### Task to complete:
Quote precisely the run of lines opening with the line containing "Circle(pin_radius + pin_clearance, mode=Mode.SUBTRACT)" and closing with the line containing "obj.matrix_world = Matrix.Identity(4)", and nothing else.

### Data section:

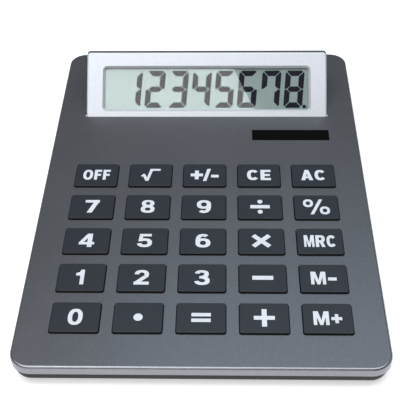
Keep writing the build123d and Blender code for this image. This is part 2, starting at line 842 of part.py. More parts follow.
# Pivot pins, fast in the housing and free in the case, and the washers on them
for side, pin_name in ((-1, "pivot_pin_left"), (1, "pivot_pin_right")):
    with BuildPart() as pin:
        with BuildSketch(Plane.YZ.offset(side * (housing_width / 2 - pin_in_housing))):
            with Locations((pivot_y, pivot_z)):
                Circle(pin_radius)
        extrude(amount=side * (pin_in_housing + housing_gap + pin_in_case))
    save(pin, pin_name)

with BuildPart() as hinge_washers:
    for side in (-1, 1):
        washer_x = housing_width / 2 + (housing_gap - washer_thickness) / 2
        with BuildSketch(Plane.YZ.offset(side * washer_x)):
            with Locations((pivot_y, pivot_z)):
                Circle(washer_radius)
                Circle(pin_radius + pin_clearance, mode=Mode.SUBTRACT)
        extrude(amount=side * washer_thickness)
save(hinge_washers, "hinge_washers")
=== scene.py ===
import json
from math import cos, pi, radians, sin

import bpy
from mathutils import Matrix, Vector
from mathutils.geometry import delaunay_2d_cdt


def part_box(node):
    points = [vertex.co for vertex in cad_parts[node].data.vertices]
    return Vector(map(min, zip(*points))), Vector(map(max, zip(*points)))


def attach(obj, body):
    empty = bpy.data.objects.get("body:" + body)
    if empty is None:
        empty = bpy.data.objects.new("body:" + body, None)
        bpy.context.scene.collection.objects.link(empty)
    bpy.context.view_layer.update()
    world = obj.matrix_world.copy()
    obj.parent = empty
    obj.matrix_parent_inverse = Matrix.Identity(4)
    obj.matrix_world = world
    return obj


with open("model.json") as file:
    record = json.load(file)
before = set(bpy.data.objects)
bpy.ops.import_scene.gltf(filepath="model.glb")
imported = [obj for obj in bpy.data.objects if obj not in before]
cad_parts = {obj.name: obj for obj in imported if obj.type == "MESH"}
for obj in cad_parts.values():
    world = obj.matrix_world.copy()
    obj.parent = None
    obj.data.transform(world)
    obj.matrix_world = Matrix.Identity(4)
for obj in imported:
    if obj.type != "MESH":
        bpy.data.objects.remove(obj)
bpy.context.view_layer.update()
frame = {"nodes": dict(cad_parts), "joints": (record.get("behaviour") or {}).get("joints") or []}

nodes = frame["nodes"]
mm = 0.001
print("frame loaded:", len(nodes), "parts")


def toLinear(hexColour):
    channels = [int(hexColour[i:i + 2], 16) / 255 for i in (1, 3, 5)]
    linear = [c / 12.92 if c <= 0.04045 else ((c + 0.055) / 1.055) ** 2.4 for c in channels]
    return (*linear, 1.0)


def addNode(tree, kind, settings=None, links=None):
    # settings go to the node's properties or sockets by name, "stops" to a colour ramp
    node = tree.nodes.new(kind)
    for name, value in (settings or {}).items():
        if name == "stops":
            stops = node.color_ramp.elements
            while len(stops) < len(value):
                stops.new(1.0)
            for stop, (place, hexColour) in zip(stops, value):
                stop.position = place
                stop.color = toLinear(hexColour)
        elif isinstance(name, int) or name in node.inputs:
            node.inputs[name].default_value = value
        else:
            setattr(node, name, value)
    for name, socket in (links or {}).items():
        tree.links.new(socket, node.inputs[name])
    return node


def startMaterial(name, settings):
    # one Principled shader, and the object's own coordinates in metres for its patterns
    material = bpy.data.materials.new(name)
    material.use_nodes = True
    tree = material.node_tree
    tree.nodes.clear()
    shader = addNode(tree, "ShaderNodeBsdfPrincipled", settings)
    addNode(tree, "ShaderNodeOutputMaterial", links={"Surface": shader.outputs[0]})
    place = addNode(tree, "ShaderNodeTexCoord").outputs["Object"]
    return material, tree, shader, place


def linkShader(tree, shader, sources):
    # the first output of each node, to the shader's socket of that name
    for socket, source in sources.items():
        tree.links.new(source.outputs[0], shader.inputs[socket])


def lacquer(look):
    # sprayed lacquer with aluminium flakes: it takes its light from what it mirrors, so it is
    # dark on the flat and bright on the rounded edges; the flakes give a faint sparkle, and are
    # coarser than real ones, which would be too fine to show
    material, tree, shader, place = startMaterial(look["name"], {"Metallic": look["metallic"]})
    flakes = addNode(tree, "ShaderNodeTexVoronoi", {"Scale": 1 / (look["flake"] * mm)}, {"Vector": place})
    tint = addNode(tree, "ShaderNodeValToRGB", {"stops": [(0.0, look["dark"]), (1.0, look["light"])]},
                   {"Fac": flakes.outputs["Color"]})
    spread = addNode(tree, "ShaderNodeTexNoise", {"Scale": 1 / (35 * mm), "Detail": 2.0},
                     {"Vector": place})
    gloss = addNode(tree, "ShaderNodeMapRange",
                    {"To Min": look["roughness"] - 0.03, "To Max": look["roughness"] + 0.03},
                    {"Value": spread.outputs[0]})
    peel = addNode(tree, "ShaderNodeTexNoise", {"Scale": 1 / (look["peel"] * mm), "Detail": 1.0},
                   {"Vector": place})
    bump = addNode(tree, "ShaderNodeBump", {"Strength": 0.12, "Distance": 0.02 * mm},
                   {"Height": peel.outputs[0]})
    linkShader(tree, shader, {"Base Color": tint, "Roughness": gloss, "Normal": bump})
    return material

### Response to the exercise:
                Circle(pin_radius + pin_clearance, mode=Mode.SUBTRACT)
        extrude(amount=side * washer_thickness)
save(hinge_washers, "hinge_washers")
=== scene.py ===
import json
from math import cos, pi, radians, sin

import bpy
from mathutils import Matrix, Vector
from mathutils.geometry import delaunay_2d_cdt


def part_box(node):
    points = [vertex.co for vertex in cad_parts[node].data.vertices]
    return Vector(map(min, zip(*points))), Vector(map(max, zip(*points)))


def attach(obj, body):
    empty = bpy.data.objects.get("body:" + body)
    if empty is None:
        empty = bpy.data.objects.new("body:" + body, None)
        bpy.context.scene.collection.objects.link(empty)
    bpy.context.view_layer.update()
    world = obj.matrix_world.copy()
    obj.parent = empty
    obj.matrix_parent_inverse = Matrix.Identity(4)
    obj.matrix_world = world
    return obj


with open("model.json") as file:
    record = json.load(file)
before = set(bpy.data.objects)
bpy.ops.import_scene.gltf(filepath="model.glb")
imported = [obj for obj in bpy.data.objects if obj not in before]
cad_parts = {obj.name: obj for obj in imported if obj.type == "MESH"}
for obj in cad_parts.values():
    world = obj.matrix_world.copy()
    obj.parent = None
    obj.data.transform(world)
    obj.matrix_world = Matrix.Identity(4)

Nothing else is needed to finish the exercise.